**DESCRIPTION OF THE TASK**
Write the data out again in full, with no departure from the original.

========

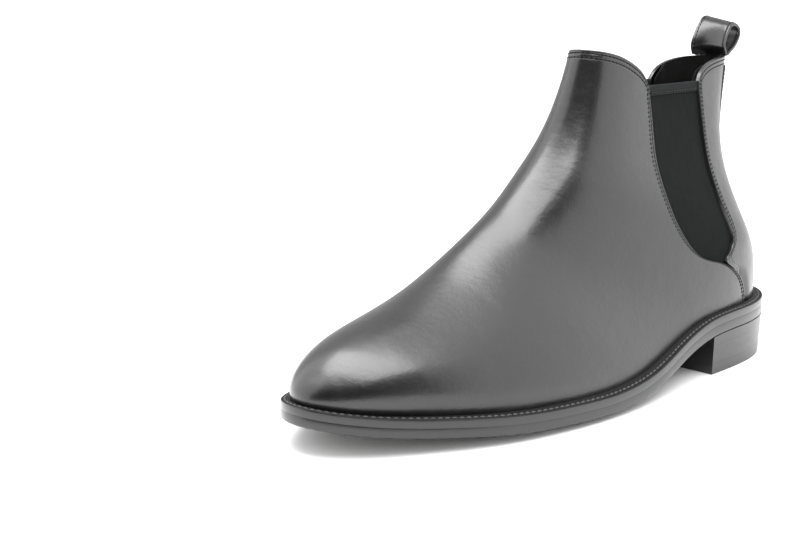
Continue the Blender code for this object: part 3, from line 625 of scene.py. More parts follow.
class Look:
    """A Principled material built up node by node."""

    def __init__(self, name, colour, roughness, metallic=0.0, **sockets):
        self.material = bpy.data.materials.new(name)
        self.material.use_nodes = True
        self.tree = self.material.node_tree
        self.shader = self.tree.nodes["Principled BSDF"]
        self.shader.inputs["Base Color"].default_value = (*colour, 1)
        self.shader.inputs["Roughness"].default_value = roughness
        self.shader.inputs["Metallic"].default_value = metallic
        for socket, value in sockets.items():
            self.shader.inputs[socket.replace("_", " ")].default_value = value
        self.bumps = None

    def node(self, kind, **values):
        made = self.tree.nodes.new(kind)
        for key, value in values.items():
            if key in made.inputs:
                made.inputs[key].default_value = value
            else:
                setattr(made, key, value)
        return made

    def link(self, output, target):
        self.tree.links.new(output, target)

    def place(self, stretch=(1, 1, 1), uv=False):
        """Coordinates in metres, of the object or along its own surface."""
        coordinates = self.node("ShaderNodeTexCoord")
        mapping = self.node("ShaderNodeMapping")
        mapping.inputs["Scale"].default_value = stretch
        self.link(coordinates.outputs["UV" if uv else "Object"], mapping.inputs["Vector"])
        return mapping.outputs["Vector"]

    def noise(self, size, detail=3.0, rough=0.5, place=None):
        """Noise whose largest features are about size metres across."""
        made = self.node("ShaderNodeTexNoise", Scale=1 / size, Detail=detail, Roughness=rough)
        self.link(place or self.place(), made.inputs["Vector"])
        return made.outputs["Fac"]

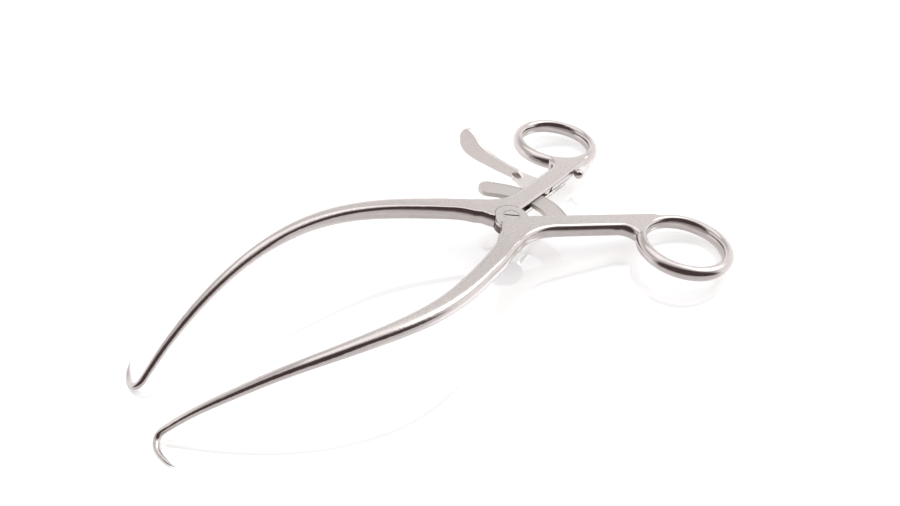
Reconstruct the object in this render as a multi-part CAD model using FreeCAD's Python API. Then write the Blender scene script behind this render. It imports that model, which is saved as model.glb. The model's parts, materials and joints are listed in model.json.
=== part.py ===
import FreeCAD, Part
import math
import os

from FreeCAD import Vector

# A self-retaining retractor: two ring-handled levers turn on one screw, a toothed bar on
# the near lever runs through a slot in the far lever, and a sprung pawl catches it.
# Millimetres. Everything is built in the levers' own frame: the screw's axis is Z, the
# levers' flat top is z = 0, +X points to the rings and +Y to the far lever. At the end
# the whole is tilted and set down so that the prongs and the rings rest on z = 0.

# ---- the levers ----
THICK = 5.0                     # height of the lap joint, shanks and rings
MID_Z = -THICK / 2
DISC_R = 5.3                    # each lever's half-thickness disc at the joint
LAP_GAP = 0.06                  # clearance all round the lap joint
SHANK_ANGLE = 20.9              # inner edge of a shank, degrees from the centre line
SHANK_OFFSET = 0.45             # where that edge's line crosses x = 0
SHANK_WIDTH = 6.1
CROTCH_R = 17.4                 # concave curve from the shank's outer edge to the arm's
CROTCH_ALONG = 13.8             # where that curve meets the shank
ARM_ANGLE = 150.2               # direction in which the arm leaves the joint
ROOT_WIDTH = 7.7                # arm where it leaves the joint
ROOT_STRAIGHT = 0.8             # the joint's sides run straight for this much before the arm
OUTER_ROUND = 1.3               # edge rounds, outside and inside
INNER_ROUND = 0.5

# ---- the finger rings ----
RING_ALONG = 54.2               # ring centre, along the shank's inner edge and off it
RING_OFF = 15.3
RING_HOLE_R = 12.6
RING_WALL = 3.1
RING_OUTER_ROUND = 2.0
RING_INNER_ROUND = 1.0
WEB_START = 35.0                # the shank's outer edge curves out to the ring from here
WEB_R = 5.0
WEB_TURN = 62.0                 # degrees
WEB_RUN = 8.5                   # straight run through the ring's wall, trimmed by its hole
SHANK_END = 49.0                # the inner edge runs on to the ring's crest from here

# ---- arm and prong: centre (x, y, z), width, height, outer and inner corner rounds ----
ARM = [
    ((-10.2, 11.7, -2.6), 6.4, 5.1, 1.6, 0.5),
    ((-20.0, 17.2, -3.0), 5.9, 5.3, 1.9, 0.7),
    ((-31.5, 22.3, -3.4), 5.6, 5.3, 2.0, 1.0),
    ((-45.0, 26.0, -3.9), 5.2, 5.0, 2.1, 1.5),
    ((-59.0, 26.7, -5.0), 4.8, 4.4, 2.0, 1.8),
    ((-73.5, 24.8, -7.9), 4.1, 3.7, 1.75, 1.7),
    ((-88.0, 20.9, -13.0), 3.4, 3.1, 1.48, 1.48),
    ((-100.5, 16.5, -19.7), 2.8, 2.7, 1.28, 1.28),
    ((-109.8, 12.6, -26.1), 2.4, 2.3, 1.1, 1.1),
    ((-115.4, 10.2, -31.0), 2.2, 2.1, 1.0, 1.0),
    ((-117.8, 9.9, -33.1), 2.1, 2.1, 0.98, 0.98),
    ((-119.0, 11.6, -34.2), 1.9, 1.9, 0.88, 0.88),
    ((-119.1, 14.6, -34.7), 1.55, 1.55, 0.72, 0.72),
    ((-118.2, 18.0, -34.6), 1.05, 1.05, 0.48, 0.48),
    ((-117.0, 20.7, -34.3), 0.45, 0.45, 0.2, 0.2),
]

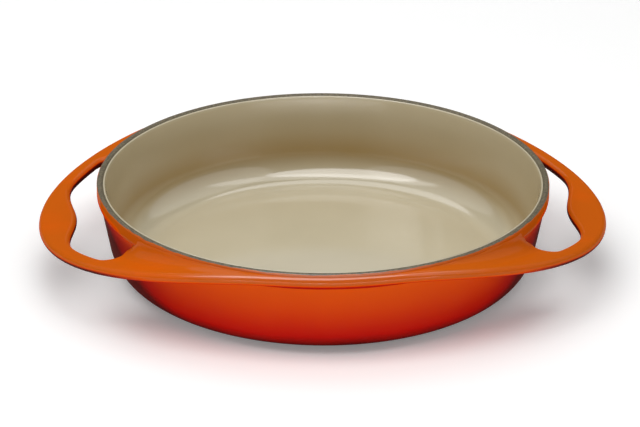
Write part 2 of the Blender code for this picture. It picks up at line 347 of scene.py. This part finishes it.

========

**FULL OUTPUT**
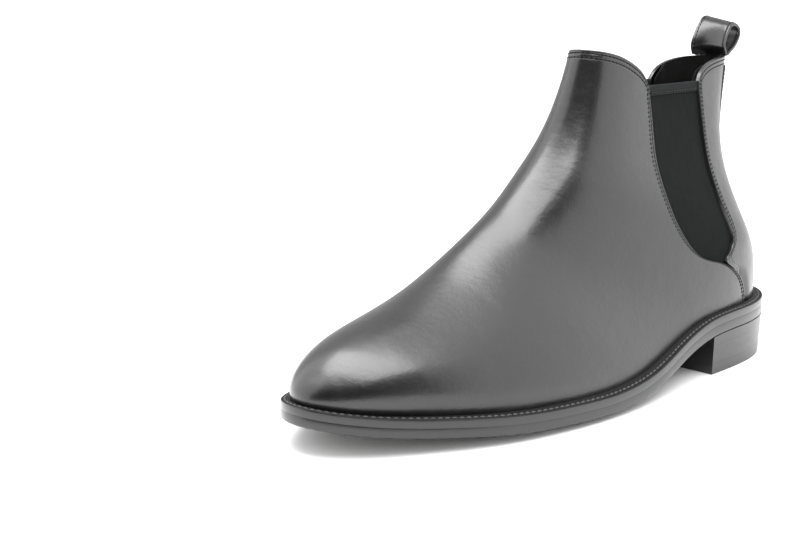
Continue the Blender code for this object: part 3, from line 625 of scene.py. More parts follow.
class Look:
    """A Principled material built up node by node."""

    def __init__(self, name, colour, roughness, metallic=0.0, **sockets):
        self.material = bpy.data.materials.new(name)
        self.material.use_nodes = True
        self.tree = self.material.node_tree
        self.shader = self.tree.nodes["Principled BSDF"]
        self.shader.inputs["Base Color"].default_value = (*colour, 1)
        self.shader.inputs["Roughness"].default_value = roughness
        self.shader.inputs["Metallic"].default_value = metallic
        for socket, value in sockets.items():
            self.shader.inputs[socket.replace("_", " ")].default_value = value
        self.bumps = None

    def node(self, kind, **values):
        made = self.tree.nodes.new(kind)
        for key, value in values.items():
            if key in made.inputs:
                made.inputs[key].default_value = value
            else:
                setattr(made, key, value)
        return made

    def link(self, output, target):
        self.tree.links.new(output, target)

    def place(self, stretch=(1, 1, 1), uv=False):
        """Coordinates in metres, of the object or along its own surface."""
        coordinates = self.node("ShaderNodeTexCoord")
        mapping = self.node("ShaderNodeMapping")
        mapping.inputs["Scale"].default_value = stretch
        self.link(coordinates.outputs["UV" if uv else "Object"], mapping.inputs["Vector"])
        return mapping.outputs["Vector"]

    def noise(self, size, detail=3.0, rough=0.5, place=None):
        """Noise whose largest features are about size metres across."""
        made = self.node("ShaderNodeTexNoise", Scale=1 / size, Detail=detail, Roughness=rough)
        self.link(place or self.place(), made.inputs["Vector"])
        return made.outputs["Fac"]

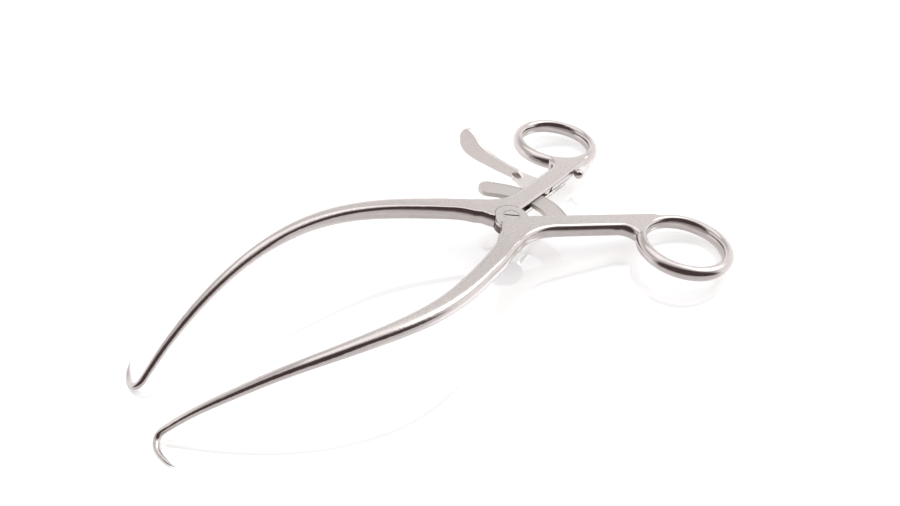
Reconstruct the object in this render as a multi-part CAD model using FreeCAD's Python API. Then write the Blender scene script behind this render. It imports that model, which is saved as model.glb. The model's parts, materials and joints are listed in model.json.
=== part.py ===
import FreeCAD, Part
import math
import os

from FreeCAD import Vector

# A self-retaining retractor: two ring-handled levers turn on one screw, a toothed bar on
# the near lever runs through a slot in the far lever, and a sprung pawl catches it.
# Millimetres. Everything is built in the levers' own frame: the screw's axis is Z, the
# levers' flat top is z = 0, +X points to the rings and +Y to the far lever. At the end
# the whole is tilted and set down so that the prongs and the rings rest on z = 0.

# ---- the levers ----
THICK = 5.0                     # height of the lap joint, shanks and rings
MID_Z = -THICK / 2
DISC_R = 5.3                    # each lever's half-thickness disc at the joint
LAP_GAP = 0.06                  # clearance all round the lap joint
SHANK_ANGLE = 20.9              # inner edge of a shank, degrees from the centre line
SHANK_OFFSET = 0.45             # where that edge's line crosses x = 0
SHANK_WIDTH = 6.1
CROTCH_R = 17.4                 # concave curve from the shank's outer edge to the arm's
CROTCH_ALONG = 13.8             # where that curve meets the shank
ARM_ANGLE = 150.2               # direction in which the arm leaves the joint
ROOT_WIDTH = 7.7                # arm where it leaves the joint
ROOT_STRAIGHT = 0.8             # the joint's sides run straight for this much before the arm
OUTER_ROUND = 1.3               # edge rounds, outside and inside
INNER_ROUND = 0.5

# ---- the finger rings ----
RING_ALONG = 54.2               # ring centre, along the shank's inner edge and off it
RING_OFF = 15.3
RING_HOLE_R = 12.6
RING_WALL = 3.1
RING_OUTER_ROUND = 2.0
RING_INNER_ROUND = 1.0
WEB_START = 35.0                # the shank's outer edge curves out to the ring from here
WEB_R = 5.0
WEB_TURN = 62.0                 # degrees
WEB_RUN = 8.5                   # straight run through the ring's wall, trimmed by its hole
SHANK_END = 49.0                # the inner edge runs on to the ring's crest from here

# ---- arm and prong: centre (x, y, z), width, height, outer and inner corner rounds ----
ARM = [
    ((-10.2, 11.7, -2.6), 6.4, 5.1, 1.6, 0.5),
    ((-20.0, 17.2, -3.0), 5.9, 5.3, 1.9, 0.7),
    ((-31.5, 22.3, -3.4), 5.6, 5.3, 2.0, 1.0),
    ((-45.0, 26.0, -3.9), 5.2, 5.0, 2.1, 1.5),
    ((-59.0, 26.7, -5.0), 4.8, 4.4, 2.0, 1.8),
    ((-73.5, 24.8, -7.9), 4.1, 3.7, 1.75, 1.7),
    ((-88.0, 20.9, -13.0), 3.4, 3.1, 1.48, 1.48),
    ((-100.5, 16.5, -19.7), 2.8, 2.7, 1.28, 1.28),
    ((-109.8, 12.6, -26.1), 2.4, 2.3, 1.1, 1.1),
    ((-115.4, 10.2, -31.0), 2.2, 2.1, 1.0, 1.0),
    ((-117.8, 9.9, -33.1), 2.1, 2.1, 0.98, 0.98),
    ((-119.0, 11.6, -34.2), 1.9, 1.9, 0.88, 0.88),
    ((-119.1, 14.6, -34.7), 1.55, 1.55, 0.72, 0.72),
    ((-118.2, 18.0, -34.6), 1.05, 1.05, 0.48, 0.48),
    ((-117.0, 20.7, -34.3), 0.45, 0.45, 0.2, 0.2),
]

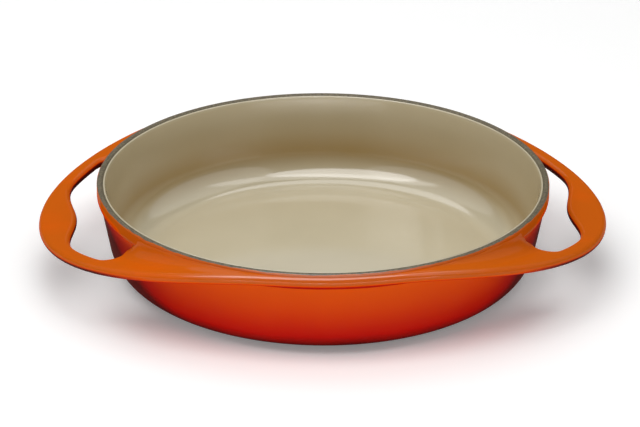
Write part 2 of the Blender code for this picture. It picks up at line 347 of scene.py. This part finishes it.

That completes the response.